> _WHAT IS EXPECTED_
Write out the whole listing again, exactly.
================
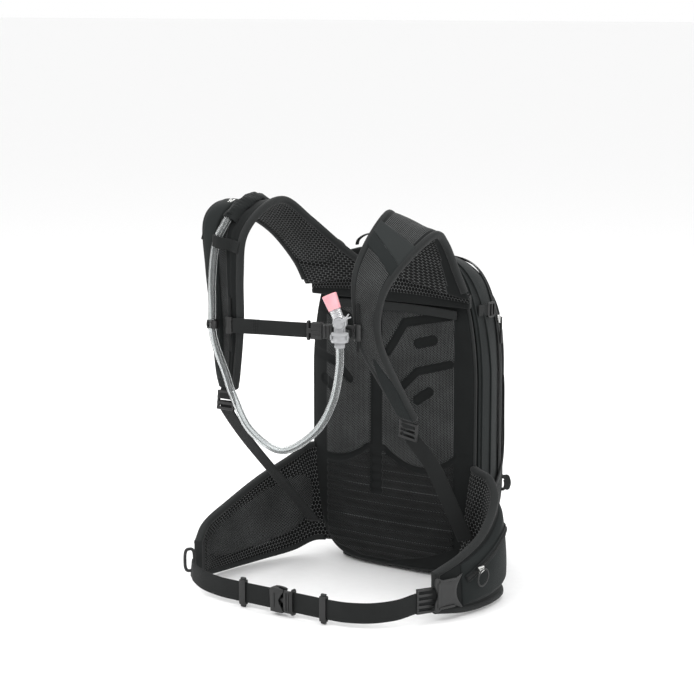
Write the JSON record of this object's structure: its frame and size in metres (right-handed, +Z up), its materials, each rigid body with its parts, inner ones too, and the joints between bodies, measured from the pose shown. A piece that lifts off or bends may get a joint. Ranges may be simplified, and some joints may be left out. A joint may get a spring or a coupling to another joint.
{
  "type": "hydration pack",
  "caption": "Small backpack with padded mesh harness, hip belt, sternum strap and a drinking hose that runs from an inner reservoir to a bite valve.",
  "frame": {"origin": "on the ground under the middle of the pack", "axes": "+Z up, -Y towards the wearer, +X to the right as one looks at the harness"},
  "size_m": [0.3834, 0.4245, 0.4992],
  "materials": {
    "pack_cloth": "matte",
    "stretch_cloth": "matte",
    "spacer_mesh": "matte",
    "webbing": "matte",
    "buckle_plastic": "satin",
    "stiffener": "matte",
    "bladder_film": "satin",
    "hose_clear": "gloss",
    "valve_clear": "gloss",
    "valve_silicone": "satin",
    "zip_metal": "gloss"
  },
  "bodies": {
    "pack": {"back_panel": "spacer_mesh", "bag_shell": "pack_cloth", "base_panel": "pack_cloth", "compression_hook_left": "buckle_plastic", "compression_hook_right": "buckle_plastic", "frame_sheet": "stiffener", "front_pocket": "stretch_cloth", "hip_adjuster_right": "buckle_plastic", "hip_buckle_socket": "buckle_plastic", "hip_loop_left": "buckle_plastic", "hip_plate_right": "buckle_plastic", "hip_pocket_left": "pack_cloth", "hip_pocket_right": "pack_cloth", "hip_webbing_left": "webbing", "hip_webbing_right": "webbing", "hip_wing_left": "spacer_mesh", "hip_wing_right": "spacer_mesh", "hose": "hose_clear", "hose_connector": "buckle_plastic", "hose_hidden": "hose_clear", "hose_keeper": "webbing", "hose_sleeve": "stretch_cloth", "ladder_lock_left": "buckle_plastic", "ladder_lock_right": "buckle_plastic", "light_tab": "webbing", "main_zip": "webbing", "reservoir_bladder": "bladder_film", "reservoir_sleeve": "pack_cloth", "shoulder_strap_left": "spacer_mesh", "shoulder_strap_right": "spacer_mesh", "side_pocket_left": "stretch_cloth", "side_pocket_right": "stretch_cloth", "sternum_rail_left": "webbing", "sternum_rail_right": "webbing", "strap_webbing_left": "webbing", "strap_webbing_right": "webbing", "yoke": "spacer_mesh"},
    "sternum_strap": {"sternum_slider_left": "buckle_plastic", "sternum_slider_right": "buckle_plastic", "hose_clip": "buckle_plastic", "sternum_webbing_left": "webbing", "sternum_buckle_plug": "buckle_plastic", "valve_body": "valve_clear", "valve_mouthpiece": "valve_silicone"},
    "sternum_socket": {"sternum_buckle_socket": "buckle_plastic"},
    "valve_lever": {"valve_lever": "valve_clear"},
    "hip_plug": {"hip_buckle_plug": "buckle_plastic"},
    "hip_prong_upper": {"hip_prong_upper": "buckle_plastic"},
    "hip_prong_lower": {"hip_prong_lower": "buckle_plastic"},
    "hip_keeper_left": {"hip_keeper_left": "buckle_plastic"},
    "hip_keeper_right": {"hip_keeper_right": "buckle_plastic"},
    "main_slider_right": {"main_zip_slider_right": "zip_metal"},
    "main_pull_right": {"main_zip_pull_right": "buckle_plastic"},
    "main_slider_left": {"main_zip_slider_left": "zip_metal"},
    "front_slider": {"front_zip_slider": "buckle_plastic"},
    "hip_slider_right": {"hip_zip_slider_right": "zip_metal"},
    "hip_pull_right": {"hip_zip_pull_right": "buckle_plastic"},
    "strap_slider": {"strap_zip_slider": "zip_metal"},
    "haul_loop": {"haul_loop": "webbing"},
    "reservoir_cap": {"reservoir_cap": "buckle_plastic"}
  },
  "joints": [
    {"name": "sternum_height", "type": "slide", "parent": "pack", "child": "sternum_strap", "axis": [0, 0, 1], "range_m": [-0.012, 0.012], "deforming": ["hose"]},
    {"name": "sternum_buckle_release", "type": "slide", "parent": "sternum_strap", "child": "sternum_socket", "axis": [-0.9672, -0.2539, 0], "range_m": [0, 0.015], "deforming": ["sternum_webbing_left"]},
    {"name": "valve_shutoff", "type": "hinge", "parent": "sternum_strap", "child": "valve_lever", "pos_m": [0.0577, -0.2735, 0.3545], "axis": [0.4, -0.9165, 0], "range_deg": [-80, 0]},
    {"name": "hip_buckle_release", "type": "slide", "parent": "pack", "child": "hip_plug", "axis": [1, 0, 0], "range_m": [0, 0.025], "deforming": ["hip_webbing_right"]},
    {"name": "hip_prong_upper_flex", "type": "hinge", "parent": "hip_plug", "child": "hip_prong_upper", "pos_m": [0.0065, -0.3165, 0.0285], "axis": [0, -1, 0], "range_deg": [0, 6], "stiffness_Nm_per_rad": 0.05},
    {"name": "hip_prong_lower_flex", "type": "hinge", "parent": "hip_plug", "child": "hip_prong_lower", "pos_m": [0.0065, -0.3165, 0.0075], "axis": [0, 1, 0], "range_deg": [0, 6], "stiffness_Nm_per_rad": 0.05},
    {"name": "hip_keeper_left_slide", "type": "slide", "parent": "pack", "child": "hip_keeper_left", "axis": [1, 0, 0], "range_m": [-0.01, 0.01]},
    {"name": "hip_keeper_right_slide", "type": "slide", "parent": "pack", "child": "hip_keeper_right", "axis": [1, 0, 0], "range_m": [-0.01, 0.006]},
    {"name": "main_zip_right_slide", "type": "slide", "parent": "pack", "child": "main_slider_right", "axis": [0.19, 0, -0.9818], "range_m": [0, 0.04]},
    {"name": "main_zip_pull_swing", "type": "hinge", "parent": "main_slider_right", "child": "main_pull_right", "pos_m": [0.1131, 0.00382, 0.33051], "axis": [0.3472, -0.9378, 0], "range_deg": [0, 75]},
    {"name": "main_zip_left_slide", "type": "slide", "parent": "pack", "child": "main_slider_left", "axis": [-0.19, 0, -0.9818], "range_m": [0, 0.04]},
    {"name": "front_zip_slide", "type": "slide", "parent": "pack", "child": "front_slider", "axis": [1, 0, 0], "range_m": [-0.02, 0.02]},
    {"name": "hip_zip_right_slide", "type": "slide", "parent": "pack", "child": "hip_slider_right", "axis": [0.1548, 0.9679, 0.198], "range_m": [-0.006, 0.01]},
    {"name": "hip_zip_pull_swing", "type": "hinge", "parent": "hip_slider_right", "child": "hip_pull_right", "pos_m": [0.19796, -0.17466, 0.0547], "axis": [-0.1749, -0.9846, 0], "range_deg": [0, 75]},
    {"name": "strap_zip_slide", "type": "slide", "parent": "pack", "child": "strap_slider", "axis": [0, -0.9433, -0.332], "range_m": [0, 0.01]},
    {"name": "haul_loop_swing", "type": "hinge", "parent": "pack", "child": "haul_loop", "pos_m": [-0.01, -0.076, 0.4195], "axis": [1, 0, 0], "range_deg": [-70, 70]},
    {"name": "reservoir_cap_turn", "type": "hinge", "parent": "pack", "child": "reservoir_cap", "pos_m": [0, -0.019, 0.275], "axis": [0, 1, 0], "range_deg": [0, 180]}
  ],
  "couplings": [
    {"joint": "hip_prong_lower_flex", "follows": "hip_prong_upper_flex", "ratio": 1}
  ]
}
================
> _RESPONSE TO THE TASK_
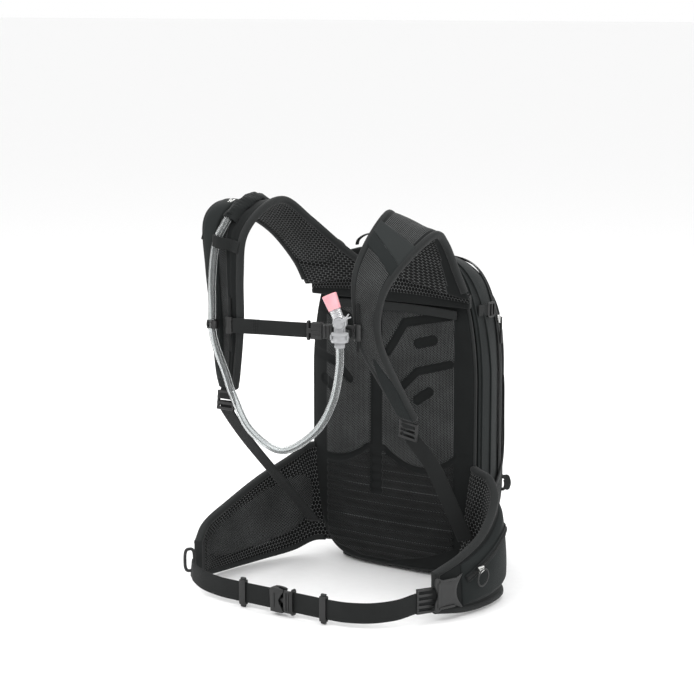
Write the JSON record of this object's structure: its frame and size in metres (right-handed, +Z up), its materials, each rigid body with its parts, inner ones too, and the joints between bodies, measured from the pose shown. A piece that lifts off or bends may get a joint. Ranges may be simplified, and some joints may be left out. A joint may get a spring or a coupling to another joint.
{
  "type": "hydration pack",
  "caption": "Small backpack with padded mesh harness, hip belt, sternum strap and a drinking hose that runs from an inner reservoir to a bite valve.",
  "frame": {"origin": "on the ground under the middle of the pack", "axes": "+Z up, -Y towards the wearer, +X to the right as one looks at the harness"},
  "size_m": [0.3834, 0.4245, 0.4992],
  "materials": {
    "pack_cloth": "matte",
    "stretch_cloth": "matte",
    "spacer_mesh": "matte",
    "webbing": "matte",
    "buckle_plastic": "satin",
    "stiffener": "matte",
    "bladder_film": "satin",
    "hose_clear": "gloss",
    "valve_clear": "gloss",
    "valve_silicone": "satin",
    "zip_metal": "gloss"
  },
  "bodies": {
    "pack": {"back_panel": "spacer_mesh", "bag_shell": "pack_cloth", "base_panel": "pack_cloth", "compression_hook_left": "buckle_plastic", "compression_hook_right": "buckle_plastic", "frame_sheet": "stiffener", "front_pocket": "stretch_cloth", "hip_adjuster_right": "buckle_plastic", "hip_buckle_socket": "buckle_plastic", "hip_loop_left": "buckle_plastic", "hip_plate_right": "buckle_plastic", "hip_pocket_left": "pack_cloth", "hip_pocket_right": "pack_cloth", "hip_webbing_left": "webbing", "hip_webbing_right": "webbing", "hip_wing_left": "spacer_mesh", "hip_wing_right": "spacer_mesh", "hose": "hose_clear", "hose_connector": "buckle_plastic", "hose_hidden": "hose_clear", "hose_keeper": "webbing", "hose_sleeve": "stretch_cloth", "ladder_lock_left": "buckle_plastic", "ladder_lock_right": "buckle_plastic", "light_tab": "webbing", "main_zip": "webbing", "reservoir_bladder": "bladder_film", "reservoir_sleeve": "pack_cloth", "shoulder_strap_left": "spacer_mesh", "shoulder_strap_right": "spacer_mesh", "side_pocket_left": "stretch_cloth", "side_pocket_right": "stretch_cloth", "sternum_rail_left": "webbing", "sternum_rail_right": "webbing", "strap_webbing_left": "webbing", "strap_webbing_right": "webbing", "yoke": "spacer_mesh"},
    "sternum_strap": {"sternum_slider_left": "buckle_plastic", "sternum_slider_right": "buckle_plastic", "hose_clip": "buckle_plastic", "sternum_webbing_left": "webbing", "sternum_buckle_plug": "buckle_plastic", "valve_body": "valve_clear", "valve_mouthpiece": "valve_silicone"},
    "sternum_socket": {"sternum_buckle_socket": "buckle_plastic"},
    "valve_lever": {"valve_lever": "valve_clear"},
    "hip_plug": {"hip_buckle_plug": "buckle_plastic"},
    "hip_prong_upper": {"hip_prong_upper": "buckle_plastic"},
    "hip_prong_lower": {"hip_prong_lower": "buckle_plastic"},
    "hip_keeper_left": {"hip_keeper_left": "buckle_plastic"},
    "hip_keeper_right": {"hip_keeper_right": "buckle_plastic"},
    "main_slider_right": {"main_zip_slider_right": "zip_metal"},
    "main_pull_right": {"main_zip_pull_right": "buckle_plastic"},
    "main_slider_left": {"main_zip_slider_left": "zip_metal"},
    "front_slider": {"front_zip_slider": "buckle_plastic"},
    "hip_slider_right": {"hip_zip_slider_right": "zip_metal"},
    "hip_pull_right": {"hip_zip_pull_right": "buckle_plastic"},
    "strap_slider": {"strap_zip_slider": "zip_metal"},
    "haul_loop": {"haul_loop": "webbing"},
    "reservoir_cap": {"reservoir_cap": "buckle_plastic"}
  },
  "joints": [
    {"name": "sternum_height", "type": "slide", "parent": "pack", "child": "sternum_strap", "axis": [0, 0, 1], "range_m": [-0.012, 0.012], "deforming": ["hose"]},
    {"name": "sternum_buckle_release", "type": "slide", "parent": "sternum_strap", "child": "sternum_socket", "axis": [-0.9672, -0.2539, 0], "range_m": [0, 0.015], "deforming": ["sternum_webbing_left"]},
    {"name": "valve_shutoff", "type": "hinge", "parent": "sternum_strap", "child": "valve_lever", "pos_m": [0.0577, -0.2735, 0.3545], "axis": [0.4, -0.9165, 0], "range_deg": [-80, 0]},
    {"name": "hip_buckle_release", "type": "slide", "parent": "pack", "child": "hip_plug", "axis": [1, 0, 0], "range_m": [0, 0.025], "deforming": ["hip_webbing_right"]},
    {"name": "hip_prong_upper_flex", "type": "hinge", "parent": "hip_plug", "child": "hip_prong_upper", "pos_m": [0.0065, -0.3165, 0.0285], "axis": [0, -1, 0], "range_deg": [0, 6], "stiffness_Nm_per_rad": 0.05},
    {"name": "hip_prong_lower_flex", "type": "hinge", "parent": "hip_plug", "child": "hip_prong_lower", "pos_m": [0.0065, -0.3165, 0.0075], "axis": [0, 1, 0], "range_deg": [0, 6], "stiffness_Nm_per_rad": 0.05},
    {"name": "hip_keeper_left_slide", "type": "slide", "parent": "pack", "child": "hip_keeper_left", "axis": [1, 0, 0], "range_m": [-0.01, 0.01]},
    {"name": "hip_keeper_right_slide", "type": "slide", "parent": "pack", "child": "hip_keeper_right", "axis": [1, 0, 0], "range_m": [-0.01, 0.006]},
    {"name": "main_zip_right_slide", "type": "slide", "parent": "pack", "child": "main_slider_right", "axis": [0.19, 0, -0.9818], "range_m": [0, 0.04]},
    {"name": "main_zip_pull_swing", "type": "hinge", "parent": "main_slider_right", "child": "main_pull_right", "pos_m": [0.1131, 0.00382, 0.33051], "axis": [0.3472, -0.9378, 0], "range_deg": [0, 75]},
    {"name": "main_zip_left_slide", "type": "slide", "parent": "pack", "child": "main_slider_left", "axis": [-0.19, 0, -0.9818], "range_m": [0, 0.04]},
    {"name": "front_zip_slide", "type": "slide", "parent": "pack", "child": "front_slider", "axis": [1, 0, 0], "range_m": [-0.02, 0.02]},
    {"name": "hip_zip_right_slide", "type": "slide", "parent": "pack", "child": "hip_slider_right", "axis": [0.1548, 0.9679, 0.198], "range_m": [-0.006, 0.01]},
    {"name": "hip_zip_pull_swing", "type": "hinge", "parent": "hip_slider_right", "child": "hip_pull_right", "pos_m": [0.19796, -0.17466, 0.0547], "axis": [-0.1749, -0.9846, 0], "range_deg": [0, 75]},
    {"name": "strap_zip_slide", "type": "slide", "parent": "pack", "child": "strap_slider", "axis": [0, -0.9433, -0.332], "range_m": [0, 0.01]},
    {"name": "haul_loop_swing", "type": "hinge", "parent": "pack", "child": "haul_loop", "pos_m": [-0.01, -0.076, 0.4195], "axis": [1, 0, 0], "range_deg": [-70, 70]},
    {"name": "reservoir_cap_turn", "type": "hinge", "parent": "pack", "child": "reservoir_cap", "pos_m": [0, -0.019, 0.275], "axis": [0, 1, 0], "range_deg": [0, 180]}
  ],
  "couplings": [
    {"joint": "hip_prong_lower_flex", "follows": "hip_prong_upper_flex", "ratio": 1}
  ]
}